Be that as it may, Robin was moving in the right direction as far as her passion as concerned. She learnt about urban planning and transportation through a one-year Loeb Fellowship at Harvard, and started a transportation consulting firm called Meadow Networks in 2004, and then an online ride-sharing community in 2007 called GoLoco.org.
From America, her next destination happened to be Paris
Because of insurance regulations, Robin decided America wasn’t ready for car sharing. So she founded Buzzcar in France in June 2011 to allow people to rent their cars to others. Again, the imperative of doing something about climate change figures in this startup too, as a tool that reduces emissions associated with transpiration.

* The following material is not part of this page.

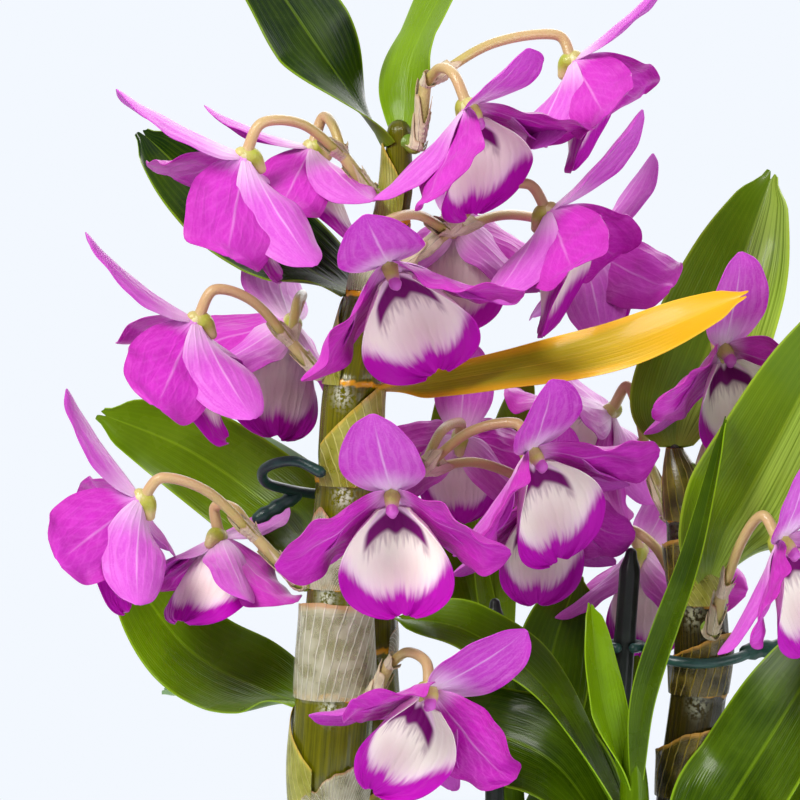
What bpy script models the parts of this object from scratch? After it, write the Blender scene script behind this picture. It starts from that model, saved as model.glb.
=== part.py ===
"""Potted noble dendrobium orchid in flower, staked and clipped.

Sizes and places are in millimetres and become metres as each mesh is made.
The origin is the middle of the pot's foot, +Z is up, and the front faces -Y.
An azimuth of 0 faces the front, 90 the right-hand side (+X) and -90 the left.
"""

import math
import random

import bpy
import numpy as np
from mathutils import Vector

MM = 0.001
CLEARANCE = 0.4

# Pot
POT_HEIGHT = 115.0
POT_RIM_RADIUS = 75.0
POT_RIM_HEIGHT = 22.0
POT_RIM_STEP = 4.0
POT_FOOT_RADIUS = 52.0
POT_WALL = 5.0
POT_FLOOR = 7.0
POT_SIDES = 24
DRAIN_RADIUS = 5.0
DRAIN_CIRCLE = 26.0

# Potting bark
BARK_LEVEL = 100.0
BARK_CROWN = 4.0
BARK_CHIPS = 22
BARK_SEED = 41
HOLE_ROOM = 0.9
HOLE_TOP = BARK_LEVEL + 25

# Canes: points of the middle line with the radius there, from the buried foot to the top
CANES = {
    "main": (
        (-40, 4, 58, 8.5), (-43, 3, 100, 9.5), (-48, 1, 150, 11.0), (-50, 0, 203, 11.8),
        (-48, 0, 237, 12.0), (-47, 0, 271, 9.2), (-44, 0, 303, 9.6), (-42, 0, 334, 8.8),
        (-36, 0, 363, 7.2), (-29, 0, 389, 5.0), (-28, 0, 411, 3.6),
    ),
    "side": (
        (42, 4, 58, 6.5), (46, 3, 100, 7.0), (54, 1, 150, 7.6), (60, 0, 203, 8.2),
        (65, 0, 240, 8.5), (65, 0, 262, 8.2), (62, 0, 284, 7.6), (56, 0, 316, 6.4), (54, 0, 324, 4.4),
    ),
    "back": (
        (-28, 34, 58, 7.5), (-31, 33, 100, 8.5), (-34, 32, 160, 9.6), (-36, 31, 205, 9.8),
        (-37, 31, 240, 8.4), (-37, 32, 268, 6.4), (-36, 33, 284, 4.2),
    ),
}
CANE_RINGS = {
    "main": (130, 166, 203, 237, 271, 303, 334, 360, 384),
    "side": (132, 170, 206, 238, 266, 292),
    "back": (136, 178, 215, 246, 268),
}
CANE_SIDES = 8
RING_SWELL = 0.7

# Stakes: foot, head and radius
STAKES = {
    "left": ((-47, 20.5, 58), (-41, 16, 318), 2.7),
    "middle": ((2, 14, 58), (2, 14, 264), 2.9),
    "right": ((29, 4, 58), (44, 4, 281), 3.2),
}

# Clips: height on the stake of the same name, side of it that the hook leaves by, the hook's points,
# the lug's ends and radius
CLIPS = {
    "left": (
        296, -1,
        ((-54, 17, 297), (-62, 11, 299), (-69, 4, 302), (-70, -1, 306), (-66, -6, 309), (-59, -10, 310),
         (-52, -12, 307)),
        ((-60, 13, 297), (-72, 12, 290)), 2.2,
    ),
    "right": (
        251, 1,
        ((53, -8, 249), (64, -12, 248), (75, -9, 249), (82, -3, 251)),
        ((79, -5, 250.5), (92, -2, 252)), 2.6,
    ),
}
CLIP_WIRE = 1.6

# Leaves: cane, height at which it leaves, the rest of the midrib, width, and the way its face turns
LEAVES = {
    "top_left": ("main", 406, ((-49, -4, 430), (-66, -8, 455), (-83, -12, 478)), 30, (0.5, -0.8, 0.4)),
    "top_right": ("main", 409, ((-24, 10, 432), (-14, 14, 454), (-5, 15, 475)), 24, (-0.8, -0.5, 0.3)),
    "upper_left": ("main", 360, ((-58, 22, 368), (-84, 34, 386), (-110, 40, 410)), 34, (0.3, -0.8, 0.5)),
    "middle_left": (
        "main", 274, ((-58, 26, 280), (-70, 46, 290), (-96, 54, 307), (-125, 56, 319)), 34,
        (0.2, -0.93, 0.3),
    ),
    "lower_left": ("main", 232, ((-70, 20, 234), (-96, 34, 246), (-119, 42, 276)), 34, (0.3, -0.8, 0.5)),
    "yellow": ("main", 332, ((-8, -15, 336), (36, -30, 346), (76, -38, 363)), 24, (0.1, -0.75, 0.65)),
    "back_narrow": ("back", 266, ((-52, 58, 288), (-78, 68, 306), (-98, 70, 317)), 18, (0.1, -0.6, 0.8)),
    "back_low": ("back", 222, ((-62, 46, 229), (-84, 56, 230), (-105, 60, 228)), 20, (0.1, -0.3, 0.9)),
    "side_upright": (
        "side", 314, ((60, 14, 324), (69, 30, 340), (80, 42, 366), (91, 46, 397)), 36,
        (-0.3, -0.95, 0.1),
    ),
    "side_tall": (
        "side", 274, ((71, -15, 288), (79, -21, 304), (93, -33, 334), (110, -38, 368)), 36,
        (0.15, -0.98, 0.1),
    ),
    "side_front": ("side", 186, ((72, -18, 204), (90, -20, 234), (110, -16, 266)), 36, (-0.5, -0.8, 0.3)),
    "side_low": ("side", 166, ((80, 14, 178), (98, 20, 204), (116, 20, 230)), 30, (-0.4, -0.8, 0.4)),
}
LEAF_THICKNESS = 1.1
LEAF_OUTLINE = ((0, 0.3), (0.2, 0.8), (0.4, 1.0), (0.6, 0.98), (0.8, 0.78), (1, 0.26))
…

In 2012, Robin founded Veniam Works in Porto, Portugal. This concept of a vehicular mesh network was another of her dreams being implemented for real. Simply put, all the vehicles in the network are wireless hotspots connected to each other, effectively forming a free wireless network available over the entire physical area which all the cars together cover. Again, there’s a climate and social component since this network is a low-cost model for a resilient communications network that won’t be cut off in the aftermath of a natural disaster.
Along the way, Robin Chase won a whole lot of accolades and awards, including being listed on TIME’s list of the 100 Most Influential People in 2009.
She is a member of the World Economic Forum’s Transportation Council. She serves on the U.S. Commerce Department’s National Advisory Council on Innovation and Entrepreneurship. She has served in the U.S. Department of Transportation’s Intelligent Transportation Systems Program Advisory Committee, and on the Boston Mayor’s Wireless Task Force.